To contextualise the scale of demand, consider the following breakdown of TSMC’s fab investments and their potential impact on equipment spending:
Location | Investment ($ Billion) | Expected Production Start | Key Technology Node |
---|---|---|---|
Arizona, USA (3 Fabs) | 40 | 2027 (Third Fab) | 2nm |
Japan | Not Disclosed | 2025-2026 | Advanced Nodes |
Europe | Not Disclosed | 2026-2027 | Advanced Nodes |
These figures, while substantial, must be viewed against the backdrop of global chip demand, projected to grow at a compound annual rate of 8% through 2030, driven by AI, automotive, and 5G applications. TSMC’s Arizona facilities, for instance, are already reporting yields 4% higher than comparable plants in Taiwan as of Q4 2024 (October to December), a testament to the company’s operational excellence and a signal of future profitability.
Risks and Considerations
Despite the bullish outlook, risks loom on the horizon. Geopolitical tensions, particularly around Taiwan, could disrupt supply chains or force further diversification at significant cost. Additionally, the high capital intensity of fab construction—coupled with potential delays, as seen in Arizona’s initial phases—could strain TSMC’s balance sheet if demand forecasts falter. For ASML, export restrictions on advanced equipment to certain markets remain a wildcard, potentially capping growth in specific regions.

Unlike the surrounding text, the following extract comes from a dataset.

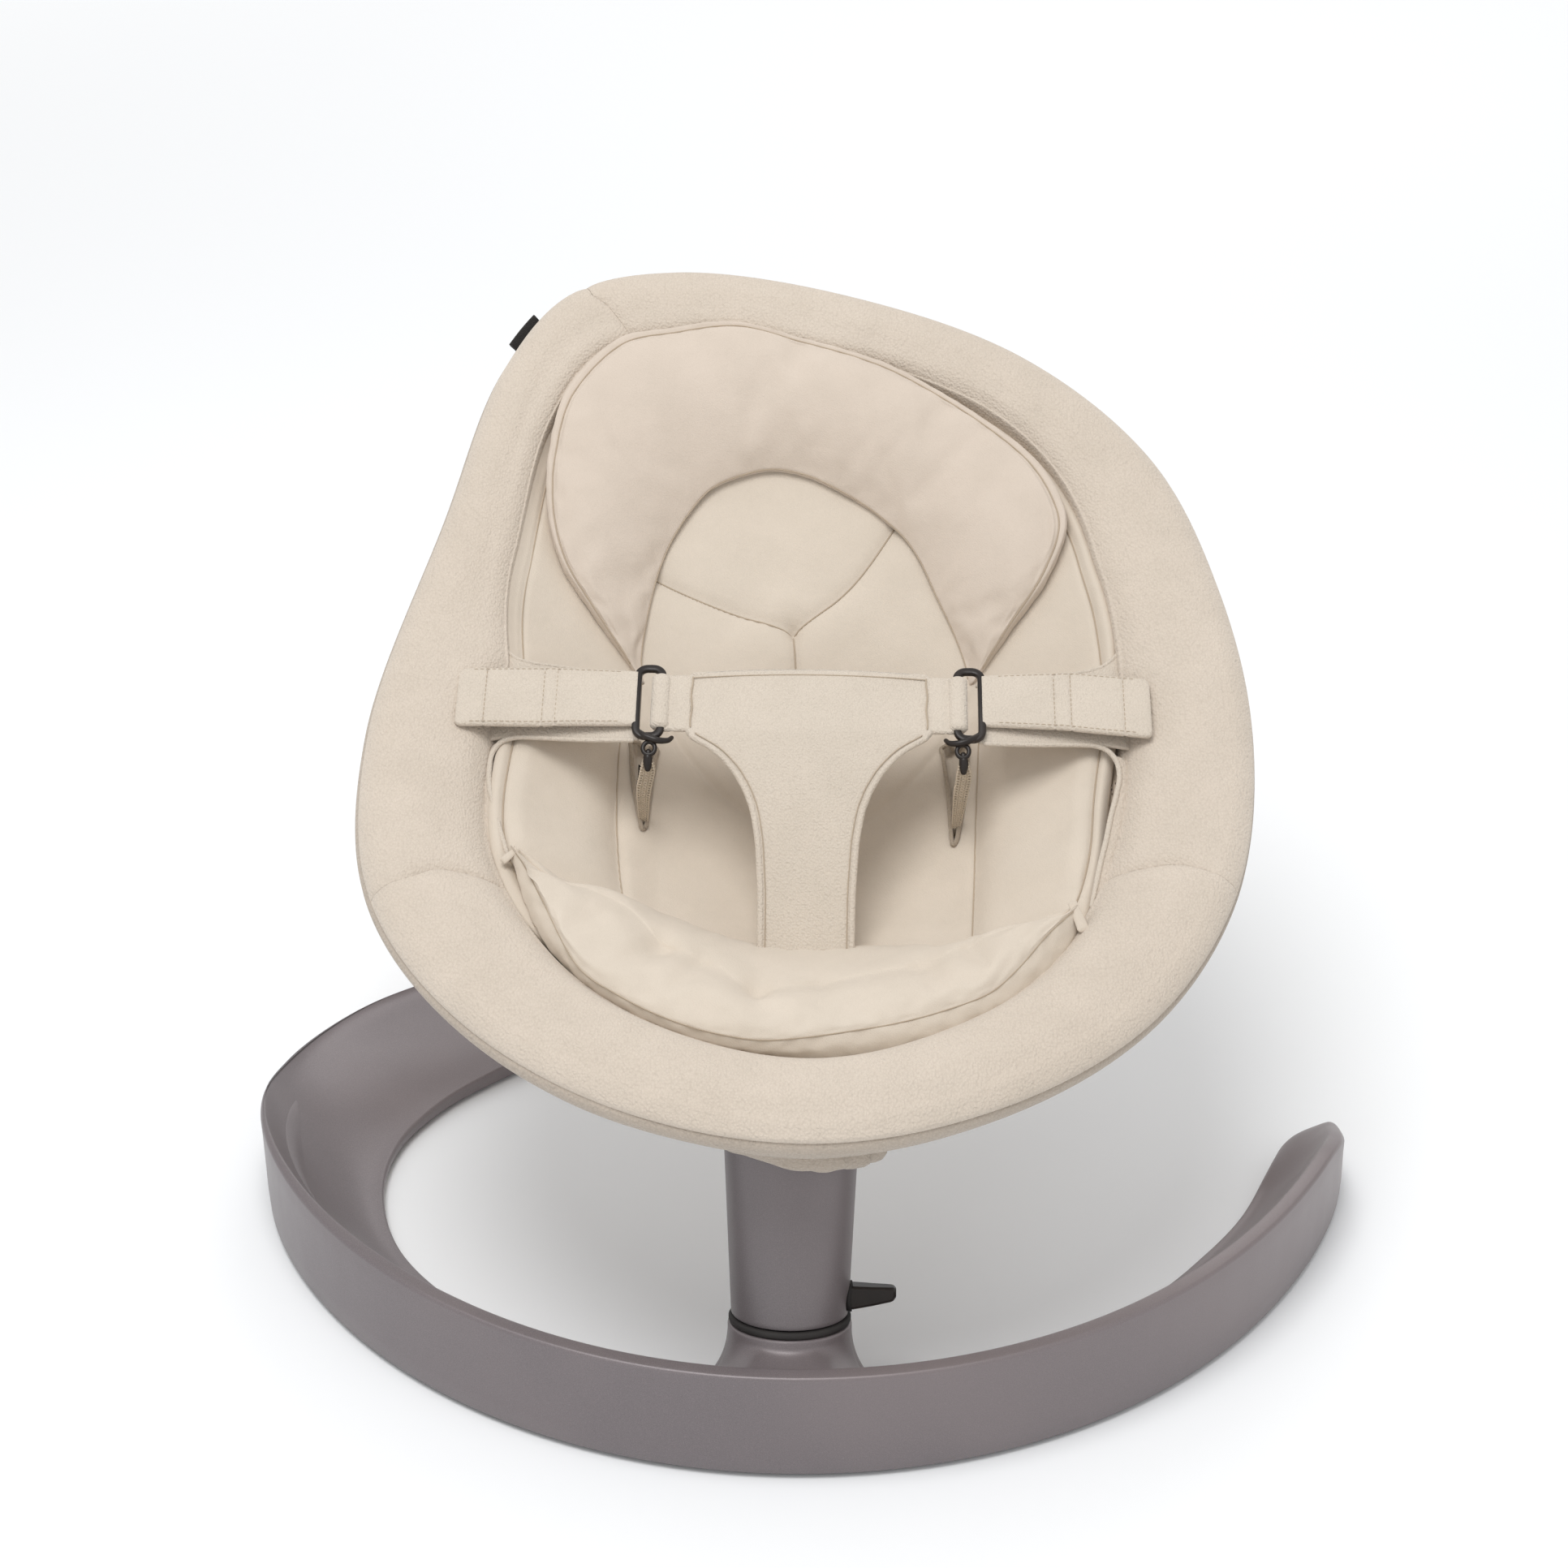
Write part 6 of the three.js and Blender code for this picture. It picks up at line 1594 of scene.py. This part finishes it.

Nevertheless, the trajectory for both TSMC and ASML appears upward in 2025. The semiconductor industry’s structural growth drivers are intact, and the push for localised production only amplifies the need for cutting-edge equipment. If anything, the current expansion cycle might be remembered as the moment when the industry truly globalised, with TSMC and its suppliers reaping the rewards of foresight and scale. A touch of irony lies in the fact that while chips power the future, their production remains tethered to very real, and very expensive, machinery.